This article from Art Law department at Harvard explains that artists have certain rights within the creation of their works. One-way is through appropriation art: the quoting of work from other artists. Artists borrows elements from the original that may stay completely unchanged, however, the new work uses the original to create something new. Appropriation art took place as far back as Raphael’s Judgment of Paris c.1515, which was since lost but one of the artist’s employees, Raimondi, made an etching of it, which proceeded to be copied over and over. Three centuries later, Manet took part of this image and inserted it into his painting, Le Dejeuner Sur L’Herbe. A century later, Picasso translated Manet’s work in a series of paintings. Thus, artists’ have always relied on being inspired and influenced by earlier works.
The Roger v. Koons (1992) case, wherein Jeff Koons commissioned a sculpture of Art Roger's photograph postcard, and in so doing, violated Rogers’ copyright of his original work, is regarded as the primary modern day case of appropriation art. Koons’ work copies the original exactly, although the puppies are painted a vivid blue, have bulbous noses, and the two figures are decorated with three flowers, which does not occur in the original.

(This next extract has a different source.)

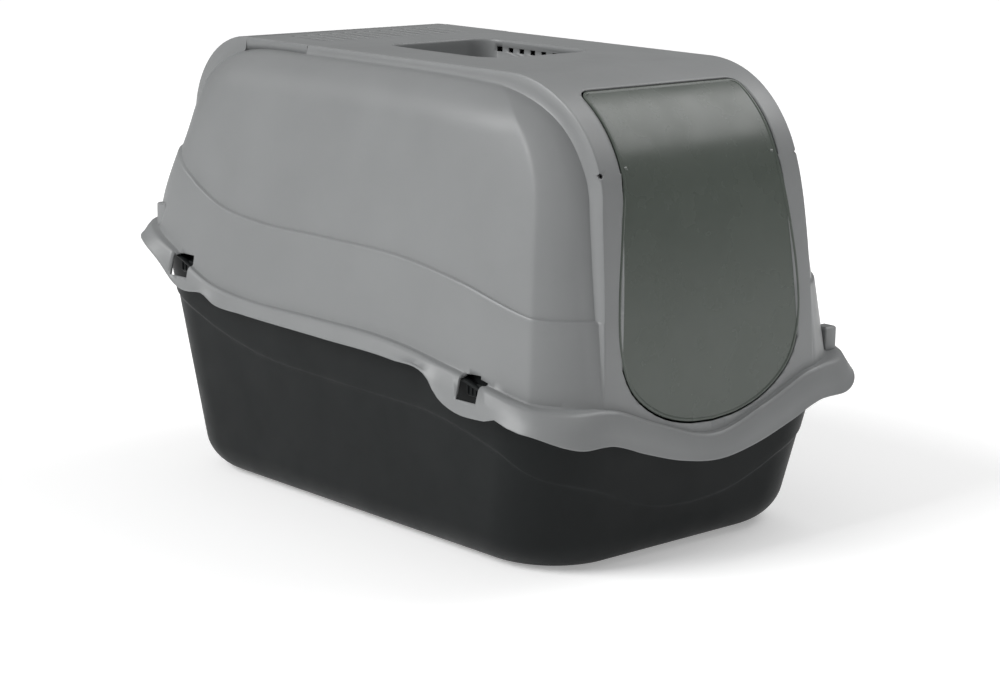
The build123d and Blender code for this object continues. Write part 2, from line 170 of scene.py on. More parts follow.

Koons has been in a number of cases in which he has tried to argue for parody or satire, for example, in order to deem his work transformative enough from the original, and thus fair use. Appropriation art is a major get-out-of-jail free card, that gives artists the ‘artistic license’ that is arguably essential in creating great works, as exemplified by the fact that the most well recognized artists have been doing this for centuries.